Check each line of the data for "hinge" and select those that have it.

======== Data shown

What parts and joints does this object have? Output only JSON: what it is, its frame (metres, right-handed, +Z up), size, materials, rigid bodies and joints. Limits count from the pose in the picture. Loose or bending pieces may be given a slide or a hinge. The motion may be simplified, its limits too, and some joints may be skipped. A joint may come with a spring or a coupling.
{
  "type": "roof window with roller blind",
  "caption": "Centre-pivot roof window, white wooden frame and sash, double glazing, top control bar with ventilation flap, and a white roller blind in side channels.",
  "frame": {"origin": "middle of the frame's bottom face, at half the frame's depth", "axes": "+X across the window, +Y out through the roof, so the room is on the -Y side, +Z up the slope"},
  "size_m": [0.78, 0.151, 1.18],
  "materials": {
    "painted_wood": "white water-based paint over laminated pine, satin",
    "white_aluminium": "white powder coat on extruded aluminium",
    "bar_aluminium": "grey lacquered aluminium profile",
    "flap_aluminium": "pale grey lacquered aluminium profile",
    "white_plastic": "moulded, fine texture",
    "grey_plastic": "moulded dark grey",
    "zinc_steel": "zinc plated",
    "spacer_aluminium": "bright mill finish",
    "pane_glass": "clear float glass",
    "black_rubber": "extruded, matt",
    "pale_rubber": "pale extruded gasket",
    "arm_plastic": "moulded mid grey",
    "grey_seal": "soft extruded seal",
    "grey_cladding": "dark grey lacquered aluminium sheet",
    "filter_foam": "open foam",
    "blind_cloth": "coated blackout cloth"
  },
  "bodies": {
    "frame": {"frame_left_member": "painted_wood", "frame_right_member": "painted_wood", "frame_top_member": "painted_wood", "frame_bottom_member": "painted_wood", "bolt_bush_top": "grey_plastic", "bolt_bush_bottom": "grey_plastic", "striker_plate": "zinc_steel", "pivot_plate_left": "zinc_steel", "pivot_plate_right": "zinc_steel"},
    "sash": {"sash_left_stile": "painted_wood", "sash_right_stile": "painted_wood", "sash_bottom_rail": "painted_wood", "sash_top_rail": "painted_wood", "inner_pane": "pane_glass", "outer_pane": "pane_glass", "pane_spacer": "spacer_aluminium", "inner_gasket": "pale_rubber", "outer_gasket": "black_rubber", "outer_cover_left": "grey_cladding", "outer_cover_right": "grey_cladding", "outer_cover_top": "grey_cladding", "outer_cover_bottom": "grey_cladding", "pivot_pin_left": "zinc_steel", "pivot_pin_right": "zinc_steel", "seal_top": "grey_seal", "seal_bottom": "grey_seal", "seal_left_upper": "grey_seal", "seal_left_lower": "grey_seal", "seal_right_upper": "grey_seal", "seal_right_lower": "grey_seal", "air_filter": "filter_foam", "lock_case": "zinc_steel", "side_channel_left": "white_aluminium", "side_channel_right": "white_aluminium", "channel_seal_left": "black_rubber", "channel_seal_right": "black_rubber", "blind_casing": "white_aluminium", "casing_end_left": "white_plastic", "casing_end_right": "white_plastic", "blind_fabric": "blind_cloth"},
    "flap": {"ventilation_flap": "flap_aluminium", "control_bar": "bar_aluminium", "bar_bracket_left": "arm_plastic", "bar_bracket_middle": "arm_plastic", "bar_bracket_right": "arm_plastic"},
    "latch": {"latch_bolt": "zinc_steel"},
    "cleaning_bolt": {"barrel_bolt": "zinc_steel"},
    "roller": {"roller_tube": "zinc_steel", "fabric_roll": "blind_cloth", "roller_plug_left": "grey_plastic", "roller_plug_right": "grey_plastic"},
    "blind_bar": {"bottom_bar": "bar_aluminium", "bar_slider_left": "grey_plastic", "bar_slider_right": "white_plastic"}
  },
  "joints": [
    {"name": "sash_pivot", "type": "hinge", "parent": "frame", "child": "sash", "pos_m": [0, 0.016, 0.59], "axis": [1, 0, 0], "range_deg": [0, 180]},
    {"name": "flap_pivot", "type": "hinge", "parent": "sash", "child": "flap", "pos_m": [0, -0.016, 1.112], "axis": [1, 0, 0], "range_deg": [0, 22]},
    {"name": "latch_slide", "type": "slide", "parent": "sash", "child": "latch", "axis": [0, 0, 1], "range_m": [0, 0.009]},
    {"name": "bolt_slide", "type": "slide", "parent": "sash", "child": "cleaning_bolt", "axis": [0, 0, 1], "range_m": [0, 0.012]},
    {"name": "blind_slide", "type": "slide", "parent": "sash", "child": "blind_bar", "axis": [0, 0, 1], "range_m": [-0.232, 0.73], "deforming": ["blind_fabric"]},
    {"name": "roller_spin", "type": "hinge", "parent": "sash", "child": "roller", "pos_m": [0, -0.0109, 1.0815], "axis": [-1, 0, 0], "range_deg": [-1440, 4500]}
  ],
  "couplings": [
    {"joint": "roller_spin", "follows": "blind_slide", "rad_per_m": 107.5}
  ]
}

================
======== Data shown

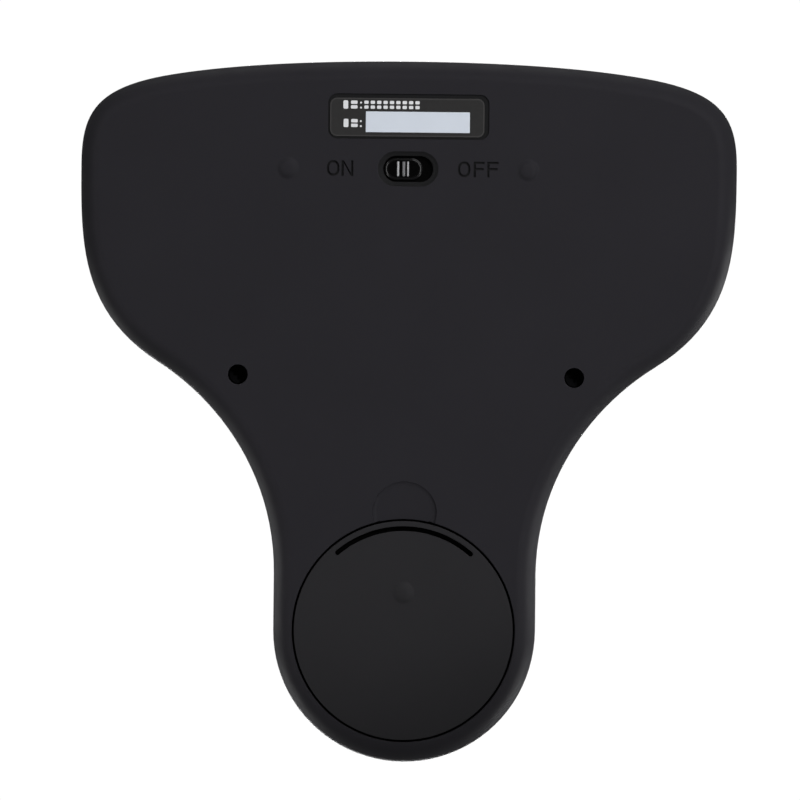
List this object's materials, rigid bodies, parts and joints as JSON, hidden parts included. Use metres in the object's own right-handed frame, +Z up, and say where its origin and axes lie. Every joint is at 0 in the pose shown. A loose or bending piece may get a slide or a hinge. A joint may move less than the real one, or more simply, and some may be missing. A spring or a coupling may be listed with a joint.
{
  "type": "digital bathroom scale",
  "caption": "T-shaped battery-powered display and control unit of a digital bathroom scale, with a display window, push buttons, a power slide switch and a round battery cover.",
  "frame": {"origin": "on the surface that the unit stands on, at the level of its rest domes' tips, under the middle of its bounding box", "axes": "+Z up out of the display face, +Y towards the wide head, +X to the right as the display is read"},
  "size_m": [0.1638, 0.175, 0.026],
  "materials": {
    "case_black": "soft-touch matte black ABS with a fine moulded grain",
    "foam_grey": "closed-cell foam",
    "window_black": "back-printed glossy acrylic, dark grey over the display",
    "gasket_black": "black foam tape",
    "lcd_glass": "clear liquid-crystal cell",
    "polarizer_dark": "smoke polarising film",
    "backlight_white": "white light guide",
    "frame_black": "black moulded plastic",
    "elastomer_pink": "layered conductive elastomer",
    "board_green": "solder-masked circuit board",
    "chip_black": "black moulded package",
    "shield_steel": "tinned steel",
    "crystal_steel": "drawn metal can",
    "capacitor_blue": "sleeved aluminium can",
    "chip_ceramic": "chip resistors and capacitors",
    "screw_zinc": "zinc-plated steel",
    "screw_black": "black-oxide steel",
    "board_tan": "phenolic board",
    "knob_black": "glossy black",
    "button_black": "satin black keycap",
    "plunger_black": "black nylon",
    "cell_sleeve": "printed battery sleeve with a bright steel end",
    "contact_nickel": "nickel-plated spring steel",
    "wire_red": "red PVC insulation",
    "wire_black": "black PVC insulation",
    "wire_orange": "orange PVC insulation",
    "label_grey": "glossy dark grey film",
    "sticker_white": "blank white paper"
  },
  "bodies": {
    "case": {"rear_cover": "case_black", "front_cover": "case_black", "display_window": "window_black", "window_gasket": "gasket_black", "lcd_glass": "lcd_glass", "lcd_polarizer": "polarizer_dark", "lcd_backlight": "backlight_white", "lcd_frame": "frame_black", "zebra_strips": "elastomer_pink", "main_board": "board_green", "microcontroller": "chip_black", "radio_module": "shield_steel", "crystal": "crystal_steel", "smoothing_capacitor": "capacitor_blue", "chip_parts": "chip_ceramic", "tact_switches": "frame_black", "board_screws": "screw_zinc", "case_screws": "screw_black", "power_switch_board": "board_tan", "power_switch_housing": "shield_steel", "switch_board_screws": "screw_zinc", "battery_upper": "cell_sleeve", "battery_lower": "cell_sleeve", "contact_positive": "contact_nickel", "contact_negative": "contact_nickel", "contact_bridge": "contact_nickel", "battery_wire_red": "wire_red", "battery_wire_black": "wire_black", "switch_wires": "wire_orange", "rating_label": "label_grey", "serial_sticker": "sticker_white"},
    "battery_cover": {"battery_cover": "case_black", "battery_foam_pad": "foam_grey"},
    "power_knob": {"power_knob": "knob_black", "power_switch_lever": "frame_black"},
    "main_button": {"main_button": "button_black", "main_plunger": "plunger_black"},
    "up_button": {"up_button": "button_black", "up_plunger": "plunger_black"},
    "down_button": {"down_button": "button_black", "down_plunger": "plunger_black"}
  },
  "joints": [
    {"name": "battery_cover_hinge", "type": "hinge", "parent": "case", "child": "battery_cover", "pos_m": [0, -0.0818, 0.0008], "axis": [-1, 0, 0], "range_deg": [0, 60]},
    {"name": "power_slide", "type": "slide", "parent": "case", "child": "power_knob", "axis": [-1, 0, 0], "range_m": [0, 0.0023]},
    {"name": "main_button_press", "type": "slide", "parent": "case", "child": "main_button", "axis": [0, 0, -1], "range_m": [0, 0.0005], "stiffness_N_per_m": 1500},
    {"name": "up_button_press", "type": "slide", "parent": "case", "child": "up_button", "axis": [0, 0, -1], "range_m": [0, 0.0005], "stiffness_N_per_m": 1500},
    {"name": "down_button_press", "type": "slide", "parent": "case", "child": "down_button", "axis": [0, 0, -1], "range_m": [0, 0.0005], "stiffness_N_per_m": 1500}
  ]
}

================

== The completed task ==
What parts and joints does this object have? Output only JSON: what it is, its frame (metres, right-handed, +Z up), size, materials, rigid bodies and joints. Limits count from the pose in the picture. Loose or bending pieces may be given a slide or a hinge. The motion may be simplified, its limits too, and some joints may be skipped. A joint may come with a spring or a coupling.
    {"name": "sash_pivot", "type": "hinge", "parent": "frame", "child": "sash", "pos_m": [0, 0.016, 0.59], "axis": [1, 0, 0], "range_deg": [0, 180]},
    {"name": "flap_pivot", "type": "hinge", "parent": "sash", "child": "flap", "pos_m": [0, -0.016, 1.112], "axis": [1, 0, 0], "range_deg": [0, 22]},
    {"name": "roller_spin", "type": "hinge", "parent": "sash", "child": "roller", "pos_m": [0, -0.0109, 1.0815], "axis": [-1, 0, 0], "range_deg": [-1440, 4500]}
List this object's materials, rigid bodies, parts and joints as JSON, hidden parts included. Use metres in the object's own right-handed frame, +Z up, and say where its origin and axes lie. Every joint is at 0 in the pose shown. A loose or bending piece may get a slide or a hinge. A joint may move less than the real one, or more simply, and some may be missing. A spring or a coupling may be listed with a joint.
    {"name": "battery_cover_hinge", "type": "hinge", "parent": "case", "child": "battery_cover", "pos_m": [0, -0.0818, 0.0008], "axis": [-1, 0, 0], "range_deg": [0, 60]},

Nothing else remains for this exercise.